Clear skies in Houston on Wednesday brought relief to the energy hub and fourth-largest U.S. city after five days of catastrophic downpours. The first flight out of Houston since the storm hit boarded on Wednesday evening. Mayor Sylvester Turner said he hoped the port of Houston, one of the nation's busiest, would reopen soon.
Police in Harris County, home to Houston, said 17 people remained missing. Nearly 200,000 homes and businesses in Louisiana and Texas were without power on Thursday, utilities reported.
NEIGHBOURS HELPING NEIGHBOURS
Moody's Analytics is estimating the economic cost from Harvey for southeast Texas at $51 billion to $75 billion, ranking it among the costliest storms in U.S. history. At least $23 billion worth of property has been affected by flooding from Harvey just in parts of Texas' Harris and Galveston counties, a Reuters analysis of satellite imagery and property data showed.
"The worst is not yet over for southeast Texas, as far as the rain is concerned," Governor Greg Abbott said on Wednesday. He warned that floodwaters would linger for up to a week and said the area affected was larger than that hit by 2005's Hurricane Katrina, which killed more than 1,800 people in New Orleans, and 2012's Superstorm Sandy, which killed 132 around New York and New Jersey.
Houston's metropolitan area, with an economy about as large as Argentina's, has a population of about 6.5 million, far greater than New Orleans' at the time of Katrina. A day after visiting Texas to survey the damage, Trump pledged on Wednesday to stand by the people of Texas and Louisiana. The storm made it less likely Trump would act on his threat to shut the federal government over funding for a border wall with Mexico, Goldman Sachs economists said.

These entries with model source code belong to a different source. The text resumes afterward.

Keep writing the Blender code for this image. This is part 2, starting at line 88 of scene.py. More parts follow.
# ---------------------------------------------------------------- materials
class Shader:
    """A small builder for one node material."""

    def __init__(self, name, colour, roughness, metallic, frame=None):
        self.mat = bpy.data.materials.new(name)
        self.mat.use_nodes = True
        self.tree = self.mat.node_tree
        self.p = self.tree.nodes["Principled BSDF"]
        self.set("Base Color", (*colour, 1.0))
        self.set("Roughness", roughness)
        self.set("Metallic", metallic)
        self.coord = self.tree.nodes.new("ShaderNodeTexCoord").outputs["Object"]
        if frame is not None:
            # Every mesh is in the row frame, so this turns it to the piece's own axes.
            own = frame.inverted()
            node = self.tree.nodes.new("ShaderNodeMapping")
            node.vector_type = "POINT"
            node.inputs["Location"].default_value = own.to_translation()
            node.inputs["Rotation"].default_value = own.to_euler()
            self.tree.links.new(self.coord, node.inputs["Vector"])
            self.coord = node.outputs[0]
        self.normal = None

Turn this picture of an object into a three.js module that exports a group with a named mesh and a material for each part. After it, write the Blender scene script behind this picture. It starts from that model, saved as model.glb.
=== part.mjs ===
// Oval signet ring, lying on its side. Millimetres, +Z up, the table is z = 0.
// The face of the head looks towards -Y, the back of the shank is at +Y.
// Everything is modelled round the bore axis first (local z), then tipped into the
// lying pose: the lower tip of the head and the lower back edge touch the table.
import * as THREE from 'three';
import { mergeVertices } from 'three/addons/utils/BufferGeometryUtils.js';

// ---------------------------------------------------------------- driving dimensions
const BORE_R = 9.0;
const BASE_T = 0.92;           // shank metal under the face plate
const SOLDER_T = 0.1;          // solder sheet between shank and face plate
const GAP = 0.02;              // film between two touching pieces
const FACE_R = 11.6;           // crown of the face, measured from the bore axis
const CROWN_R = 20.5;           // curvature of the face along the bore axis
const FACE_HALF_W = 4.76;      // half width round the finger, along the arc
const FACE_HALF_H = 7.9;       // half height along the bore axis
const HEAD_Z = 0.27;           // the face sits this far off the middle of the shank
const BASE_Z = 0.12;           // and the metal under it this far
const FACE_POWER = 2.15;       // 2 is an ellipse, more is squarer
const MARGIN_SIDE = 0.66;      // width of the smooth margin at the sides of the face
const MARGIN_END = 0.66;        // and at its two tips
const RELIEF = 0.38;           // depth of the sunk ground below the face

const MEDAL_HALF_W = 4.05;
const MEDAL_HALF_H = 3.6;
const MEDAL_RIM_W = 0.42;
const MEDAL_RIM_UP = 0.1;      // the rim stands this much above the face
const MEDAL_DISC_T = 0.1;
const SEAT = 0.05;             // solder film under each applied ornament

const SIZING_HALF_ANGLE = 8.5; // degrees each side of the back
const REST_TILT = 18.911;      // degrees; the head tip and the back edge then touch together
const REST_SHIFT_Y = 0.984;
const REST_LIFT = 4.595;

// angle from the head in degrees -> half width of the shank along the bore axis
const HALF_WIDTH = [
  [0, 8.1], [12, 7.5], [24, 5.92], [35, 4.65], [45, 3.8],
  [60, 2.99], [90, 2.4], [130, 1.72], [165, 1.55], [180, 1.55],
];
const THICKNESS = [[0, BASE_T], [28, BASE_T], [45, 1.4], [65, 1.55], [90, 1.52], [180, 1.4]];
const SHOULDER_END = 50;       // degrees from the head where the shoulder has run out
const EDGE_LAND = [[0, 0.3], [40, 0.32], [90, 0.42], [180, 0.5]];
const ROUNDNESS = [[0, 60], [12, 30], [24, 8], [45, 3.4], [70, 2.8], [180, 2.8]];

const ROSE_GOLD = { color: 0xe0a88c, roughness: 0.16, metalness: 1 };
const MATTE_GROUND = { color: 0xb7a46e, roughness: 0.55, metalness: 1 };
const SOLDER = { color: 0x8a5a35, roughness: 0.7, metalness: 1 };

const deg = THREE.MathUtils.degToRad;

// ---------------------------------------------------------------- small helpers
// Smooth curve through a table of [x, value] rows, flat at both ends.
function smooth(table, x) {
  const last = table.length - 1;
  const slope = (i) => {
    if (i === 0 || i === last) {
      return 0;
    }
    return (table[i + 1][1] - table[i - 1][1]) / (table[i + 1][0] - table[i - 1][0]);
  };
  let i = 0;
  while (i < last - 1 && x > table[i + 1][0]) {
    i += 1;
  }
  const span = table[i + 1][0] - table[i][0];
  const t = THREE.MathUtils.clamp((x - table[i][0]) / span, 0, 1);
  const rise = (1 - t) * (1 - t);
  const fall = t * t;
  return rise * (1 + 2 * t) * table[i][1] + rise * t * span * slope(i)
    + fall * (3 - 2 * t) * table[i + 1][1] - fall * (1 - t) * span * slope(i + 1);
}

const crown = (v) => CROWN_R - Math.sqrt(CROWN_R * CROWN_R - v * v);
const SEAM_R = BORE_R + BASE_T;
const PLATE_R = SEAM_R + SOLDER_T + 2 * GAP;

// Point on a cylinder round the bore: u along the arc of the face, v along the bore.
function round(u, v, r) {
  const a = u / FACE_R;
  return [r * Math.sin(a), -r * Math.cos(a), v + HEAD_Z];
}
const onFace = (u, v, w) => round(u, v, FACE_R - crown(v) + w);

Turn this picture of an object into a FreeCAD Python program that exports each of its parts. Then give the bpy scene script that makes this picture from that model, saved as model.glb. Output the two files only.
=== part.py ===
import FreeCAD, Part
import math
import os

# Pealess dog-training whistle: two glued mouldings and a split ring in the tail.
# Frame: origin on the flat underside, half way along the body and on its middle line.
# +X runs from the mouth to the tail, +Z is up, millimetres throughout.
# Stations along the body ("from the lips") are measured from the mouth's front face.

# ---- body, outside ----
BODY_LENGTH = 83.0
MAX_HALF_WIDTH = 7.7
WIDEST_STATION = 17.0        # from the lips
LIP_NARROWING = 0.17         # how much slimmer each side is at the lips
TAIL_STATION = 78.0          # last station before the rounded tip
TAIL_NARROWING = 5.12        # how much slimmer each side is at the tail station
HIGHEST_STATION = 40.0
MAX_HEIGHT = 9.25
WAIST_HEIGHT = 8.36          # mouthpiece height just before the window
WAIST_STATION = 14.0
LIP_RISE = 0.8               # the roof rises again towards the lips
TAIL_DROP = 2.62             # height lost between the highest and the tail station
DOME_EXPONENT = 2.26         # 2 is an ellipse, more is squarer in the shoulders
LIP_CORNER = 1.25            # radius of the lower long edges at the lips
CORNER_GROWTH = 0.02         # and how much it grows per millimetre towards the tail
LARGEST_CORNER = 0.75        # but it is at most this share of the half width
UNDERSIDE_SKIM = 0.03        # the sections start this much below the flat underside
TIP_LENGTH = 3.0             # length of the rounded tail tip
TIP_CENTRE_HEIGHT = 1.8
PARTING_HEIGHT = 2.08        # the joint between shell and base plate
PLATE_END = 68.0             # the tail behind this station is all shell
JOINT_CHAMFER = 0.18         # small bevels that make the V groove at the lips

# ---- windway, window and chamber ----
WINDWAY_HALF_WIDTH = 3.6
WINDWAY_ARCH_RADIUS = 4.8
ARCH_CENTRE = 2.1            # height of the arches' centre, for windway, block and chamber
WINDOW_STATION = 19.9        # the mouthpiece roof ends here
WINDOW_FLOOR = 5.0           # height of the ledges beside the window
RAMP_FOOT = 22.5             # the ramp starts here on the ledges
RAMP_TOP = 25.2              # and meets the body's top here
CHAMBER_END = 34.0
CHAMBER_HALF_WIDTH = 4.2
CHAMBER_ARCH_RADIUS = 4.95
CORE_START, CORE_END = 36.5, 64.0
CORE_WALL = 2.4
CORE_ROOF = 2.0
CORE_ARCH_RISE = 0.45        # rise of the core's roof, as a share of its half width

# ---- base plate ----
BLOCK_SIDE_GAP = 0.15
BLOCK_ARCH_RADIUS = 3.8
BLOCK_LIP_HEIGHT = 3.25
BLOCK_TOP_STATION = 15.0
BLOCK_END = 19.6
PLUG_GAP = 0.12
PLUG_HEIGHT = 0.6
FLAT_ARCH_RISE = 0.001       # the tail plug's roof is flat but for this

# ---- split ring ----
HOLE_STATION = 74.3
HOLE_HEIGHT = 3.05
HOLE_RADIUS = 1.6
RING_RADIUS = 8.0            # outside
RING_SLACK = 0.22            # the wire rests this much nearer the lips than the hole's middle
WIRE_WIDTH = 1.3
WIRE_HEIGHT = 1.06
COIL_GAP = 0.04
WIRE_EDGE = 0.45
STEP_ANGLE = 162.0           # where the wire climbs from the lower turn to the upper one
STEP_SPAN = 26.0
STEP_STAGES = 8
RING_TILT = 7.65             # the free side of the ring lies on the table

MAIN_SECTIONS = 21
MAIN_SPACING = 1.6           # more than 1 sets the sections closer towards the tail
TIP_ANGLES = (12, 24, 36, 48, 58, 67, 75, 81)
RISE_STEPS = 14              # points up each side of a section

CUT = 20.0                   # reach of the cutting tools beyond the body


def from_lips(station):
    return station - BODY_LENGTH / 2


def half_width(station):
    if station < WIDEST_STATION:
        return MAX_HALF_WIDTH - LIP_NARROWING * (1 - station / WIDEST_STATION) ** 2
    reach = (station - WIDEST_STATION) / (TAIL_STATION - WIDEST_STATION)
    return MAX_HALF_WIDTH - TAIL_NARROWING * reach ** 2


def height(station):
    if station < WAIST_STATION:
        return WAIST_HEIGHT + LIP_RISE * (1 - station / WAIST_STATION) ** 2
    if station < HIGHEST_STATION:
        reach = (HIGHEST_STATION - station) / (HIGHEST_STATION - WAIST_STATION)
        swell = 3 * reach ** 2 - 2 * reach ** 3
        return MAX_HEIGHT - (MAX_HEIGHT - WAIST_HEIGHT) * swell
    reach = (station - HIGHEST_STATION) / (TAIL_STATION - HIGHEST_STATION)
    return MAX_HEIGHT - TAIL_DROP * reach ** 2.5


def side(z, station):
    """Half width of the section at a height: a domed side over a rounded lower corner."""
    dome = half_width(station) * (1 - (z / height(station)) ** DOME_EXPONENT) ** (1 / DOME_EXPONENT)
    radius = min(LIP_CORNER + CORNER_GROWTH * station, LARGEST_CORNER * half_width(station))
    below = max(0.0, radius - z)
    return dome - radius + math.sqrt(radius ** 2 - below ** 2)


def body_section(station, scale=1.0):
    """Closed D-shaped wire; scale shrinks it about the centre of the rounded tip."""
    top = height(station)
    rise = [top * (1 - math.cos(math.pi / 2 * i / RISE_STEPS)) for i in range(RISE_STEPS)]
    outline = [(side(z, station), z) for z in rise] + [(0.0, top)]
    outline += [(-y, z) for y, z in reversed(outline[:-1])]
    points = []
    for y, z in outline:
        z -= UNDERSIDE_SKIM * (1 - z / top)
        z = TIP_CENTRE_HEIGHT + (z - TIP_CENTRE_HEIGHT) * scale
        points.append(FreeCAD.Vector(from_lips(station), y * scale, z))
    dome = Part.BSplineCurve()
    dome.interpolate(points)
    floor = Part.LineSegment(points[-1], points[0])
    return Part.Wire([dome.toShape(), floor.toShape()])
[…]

They now estimate that probability at 35 percent, down from 50 percent previously.
Vice President Mike Pence and several Cabinet secretaries will travel to Texas on Thursday to meet residents affected by the storm as well as local and state officials, Pence's press secretary said.
An army of volunteers has turned out to help the thousands of police, National Guard personnel, Coast Guard flood teams and emergency crews to ferry thousands of people stranded in floodwaters to safety.